** begin Recorded information **

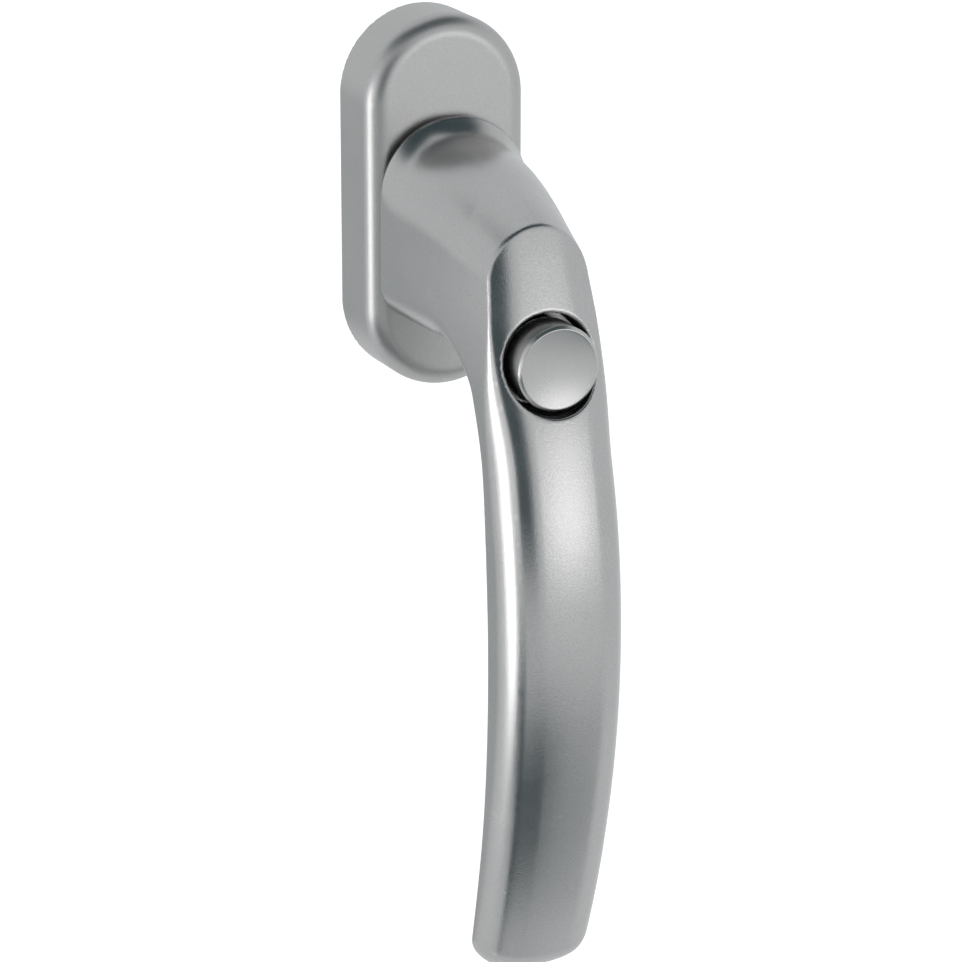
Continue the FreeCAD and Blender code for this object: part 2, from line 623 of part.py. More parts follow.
def lock_bolt():
    """Round bolt with a cranked tail and a slot for the rocker's upper tip."""
    tip_out = rocker_tip(1)[0]
    slot_half = ROCKER_TIP_RADIUS + TIP_GAP
    pin = rod(BOLT_RADIUS, HUB_REAR, BOLT_PLATE_IN + OVERLAP, up=-LOCK_RADIUS)
    tail = side_prism((
        (BOLT_PLATE_IN, -LOCK_RADIUS - BOLT_RADIUS), (BOLT_PLATE_IN, BOLT_TOP), (BOLT_END, BOLT_TOP),
        (BOLT_END, BOLT_LIP_UP), (tip_out + slot_half, BOLT_LIP_UP), (tip_out + slot_half, BOLT_SLOT_TOP),
        (tip_out - slot_half, BOLT_SLOT_TOP), (tip_out - slot_half, BOLT_LIP_UP),
        (BOLT_PLATE_OUT, BOLT_LIP_UP), (BOLT_PLATE_OUT, -LOCK_RADIUS - BOLT_RADIUS),
    ), BOLT_HALF_THICK)
    return pin.fuse(tail).removeSplitter()


PIECES = (
    rose_cover, cover_liner, rose_base, lock_ring, bearing_bush, detent_springs, fixing_screws,
    thrust_washer, retaining_ring, lever, spindle, spindle_pin, button_cap, button_stem, cap_screw,
    button_guide, button_clip, button_spring, rocker, rocker_pin, lock_bolt,
)

os.makedirs("parts", exist_ok=True)
for piece in PIECES:
    save(piece.__name__, piece())
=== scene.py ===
import math

import bmesh
import bpy
import numpy as np
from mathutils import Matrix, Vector


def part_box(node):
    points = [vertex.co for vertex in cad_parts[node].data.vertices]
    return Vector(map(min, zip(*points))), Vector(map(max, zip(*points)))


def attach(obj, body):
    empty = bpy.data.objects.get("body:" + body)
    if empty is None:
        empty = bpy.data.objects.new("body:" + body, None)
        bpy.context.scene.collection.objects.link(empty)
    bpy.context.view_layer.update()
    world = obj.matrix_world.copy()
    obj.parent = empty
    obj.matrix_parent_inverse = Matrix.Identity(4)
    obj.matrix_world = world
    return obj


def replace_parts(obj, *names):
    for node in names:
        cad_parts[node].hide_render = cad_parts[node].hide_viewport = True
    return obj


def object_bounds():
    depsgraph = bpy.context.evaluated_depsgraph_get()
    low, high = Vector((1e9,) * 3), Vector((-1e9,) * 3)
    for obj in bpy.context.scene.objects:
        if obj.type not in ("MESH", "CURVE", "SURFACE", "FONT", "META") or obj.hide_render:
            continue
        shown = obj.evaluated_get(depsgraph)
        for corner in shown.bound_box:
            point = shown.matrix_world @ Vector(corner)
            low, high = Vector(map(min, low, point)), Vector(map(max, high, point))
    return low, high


# Tilt and turn window handle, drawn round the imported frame.
# Lengths of the shapes are in millimetres until to_metres(); "out" is the distance from
# the window face towards the room, so a point (x, out, up) lies at (x, -out, up).

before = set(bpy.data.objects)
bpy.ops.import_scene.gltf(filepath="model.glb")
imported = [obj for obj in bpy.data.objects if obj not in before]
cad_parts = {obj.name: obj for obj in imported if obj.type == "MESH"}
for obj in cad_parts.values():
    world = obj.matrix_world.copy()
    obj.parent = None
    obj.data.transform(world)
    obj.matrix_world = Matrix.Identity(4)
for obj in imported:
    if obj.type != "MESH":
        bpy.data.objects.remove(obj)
cad_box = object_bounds()

MM = 0.001


def node_box(node):
    """A node's box as lowest and highest (x, out, up) in millimetres."""
    low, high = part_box(node)
    return (
        (low[0] / MM, -high[1] / MM, low[2] / MM),
        (high[0] / MM, -low[1] / MM, high[2] / MM),
    )


# ---------------------------------------------------------------- driving sizes

cover_low, cover_high = node_box("rose_cover")
lever_low, lever_high = node_box("lever")
cap_low, cap_high = node_box("button_cap")
guide_low, guide_high = node_box("button_guide")
bush_low, bush_high = node_box("bearing_bush")

COVER_HALF_WIDTH = cover_high[0]
COVER_HALF_HEIGHT = cover_high[2]
COVER_REAR = cover_low[1]
COVER_FRONT = cover_high[1]
COVER_EDGE = 3.8
COVER_RIM = 0.2
COVER_WALL = 1.4
COVER_FACE = 1.8
COVER_HOLE_GAP = 0.5
COVER_HOLE = bush_high[0] + COVER_HOLE_GAP

BUTTON_RADIUS = cap_high[0]
BUTTON_UP = (cap_low[2] + cap_high[2]) / 2
BUTTON_FRONT = cap_high[1]
BUTTON_REAR = cap_low[1]
BUTTON_BEVEL = 0.55
BUTTON_STEP = 0.18
BUTTON_BREAK = 0.1
BUTTON_DISH = 0.6
BUTTON_WALL = 1.1

BORE_GAP = 1.1
BORE_RADIUS = BUTTON_RADIUS + BORE_GAP
BORE_FLOOR = guide_high[1]
BORE_WALL_DROP = 2.1
BORE_WALL_PROUD = 0.04
BORE_STEPS = 96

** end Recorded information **

Retype, in the same exact form, the lines of the material above from the line holding "points = [vertex.co" through the line holding "obj.matrix_parent_inverse = Matrix.Identity(4)".

    points = [vertex.co for vertex in cad_parts[node].data.vertices]
    return Vector(map(min, zip(*points))), Vector(map(max, zip(*points)))


def attach(obj, body):
    empty = bpy.data.objects.get("body:" + body)
    if empty is None:
        empty = bpy.data.objects.new("body:" + body, None)
        bpy.context.scene.collection.objects.link(empty)
    bpy.context.view_layer.update()
    world = obj.matrix_world.copy()
    obj.parent = empty
    obj.matrix_parent_inverse = Matrix.Identity(4)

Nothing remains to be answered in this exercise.